Alison Swanson of the Scottish Allotments and Gardens Society delves into the magical world of herbs.

Happy with herbs
In an era where world happiness research is taken seriously it is high time we challenge old fashioned views about the purpose of allotments. Large yields of potatoes may well have been needed in times of war but nowadays we need spiritual and emotional sustenance too. Filling your plot with extravagant, luxurious, and magical plants such as herbs should therefore be encouraged. Fortunately, a vast range can be grown very easily.

Scottish Gardener:

Every allotment should have mint. This is brilliant with potatoes and superb with the heritage variety Pink Fir Apple. Mint is very easy to grow and being the ’Gloria Gaynor’ of the plant world will survive anywhere so long as it has enough to drink. Mint is very invasive so be prepared to rip up chunks of it regularly or keep it confined to pots. Alongside traditional Peppermint (Mentha piperita) another good variety is Spearmint (Mentha spicata) which is milder, or the hairy Bowles Mint (Mentha x villosa var. alopecuriodes). The rosy leaves of Eau de Cologne Mint (Mentha x piperita v. citrata), from which the perfume originates, smells nice and the plant is quite pretty too.True herbal ‘aficionados’ however would choose Lemon Balm (Melissa officinalis) instead. This is a completely different plant from mint but it is grown in the same way and the scent is absolutely gorgeous.

All varieties of mint and Lemon Balm can be grown from seed on the surface of moist compost in early to mid summer. Mint seeds should be left uncovered whereas Lemon Balm should have a light covering of compost on top. When the seedlings are large enough to handle transfer them to small pots and grow to around six inches in size before planting out. Alternatively, take the easy route and when no one is looking nip off a stalk from a plant you like, place in a glass of water and wait for roots to appear from the area where the leaves join the stalk. 
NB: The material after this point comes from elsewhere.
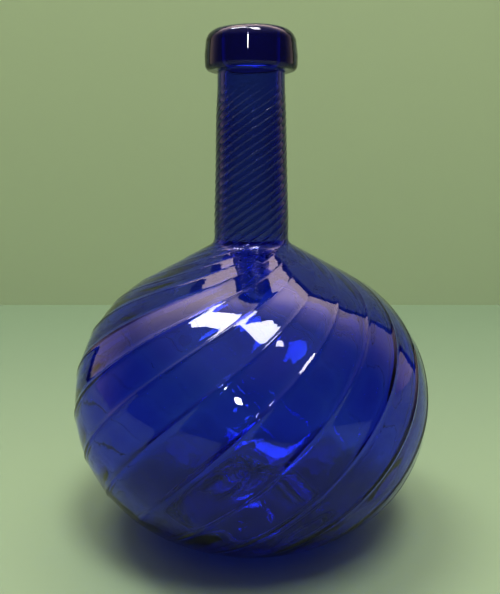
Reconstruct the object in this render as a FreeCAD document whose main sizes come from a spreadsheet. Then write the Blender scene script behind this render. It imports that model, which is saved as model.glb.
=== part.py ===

The single most important herb to enhance the flavour of home grown tomatoes is Basil. This is also easy but it is only partially hardy and can’t be neglected like mint. Sow Basil seed evenly in small pots of compost from around May when the spring sun has warmed the air. An unheated frost free greenhouse, cold frame or poly tunnel is a good place. Cover the seeds with a little compost and keep them moist. Seedling should be grown on in a warm place and make sure there is a good circulation of air because basil is susceptible to botrytis (grey mould). Keep sowing, eating and appreciating while you can as basil will naturally die off when autumn days shorten and the weather cools. Traditional Sweet Basil (Ocimum basilicum) is brilliant for salads and sauces but there are other interesting varieties not available in the shops to try too. Lemon Basil (Ocimum citriodorum) is quite fresh and Bush Basil Ocimum miimum), has tiny leaves, eliminating the need to chop it.

Scottish Gardener:

Botanically speaking, herbs are any non woody plants with seeds that die down to ground level in the winter. Being a shrub, Elder (Sambuccus nigra) doesn’t actually qualify, but given its many uses and magical properties it should. The creamy flat inflorescence produced around June is delicious in cordial and the berries, added to jams and drinks later in the season, provide vitamin C and a rich red colour. It is important to avoid using any green parts such as stalks or leaves because these are toxic. Elders can grow quite large but never chop one down. According to folklore this will upset the goddess who lives in the tree and who will seek revenge. It is therefore probably wise to only grow this in a big plot or alternatively to seek a nice small variety like Sambucus calicarpa which is barely bigger than a blackcurrant bush and if the committee ever question you about having a tree in your plot, just say it’s a big herb.

Being adventurous
It is possible with a little research to easily grow perfume, natural dyes, tea medicines, and even spells down the plot. For example, try sowing Woad (Isatis tinctoria) in spring for dye and Sage (Salvia officianalis) to add to pumpkins. Evening Primrose (Oenothera biennis) is another easy herb from seed which, in addition to its medicinal properties, has roots which taste of parsnips. The world of herbs is great fun and allotmenteers can experiment to their hearts’ delight.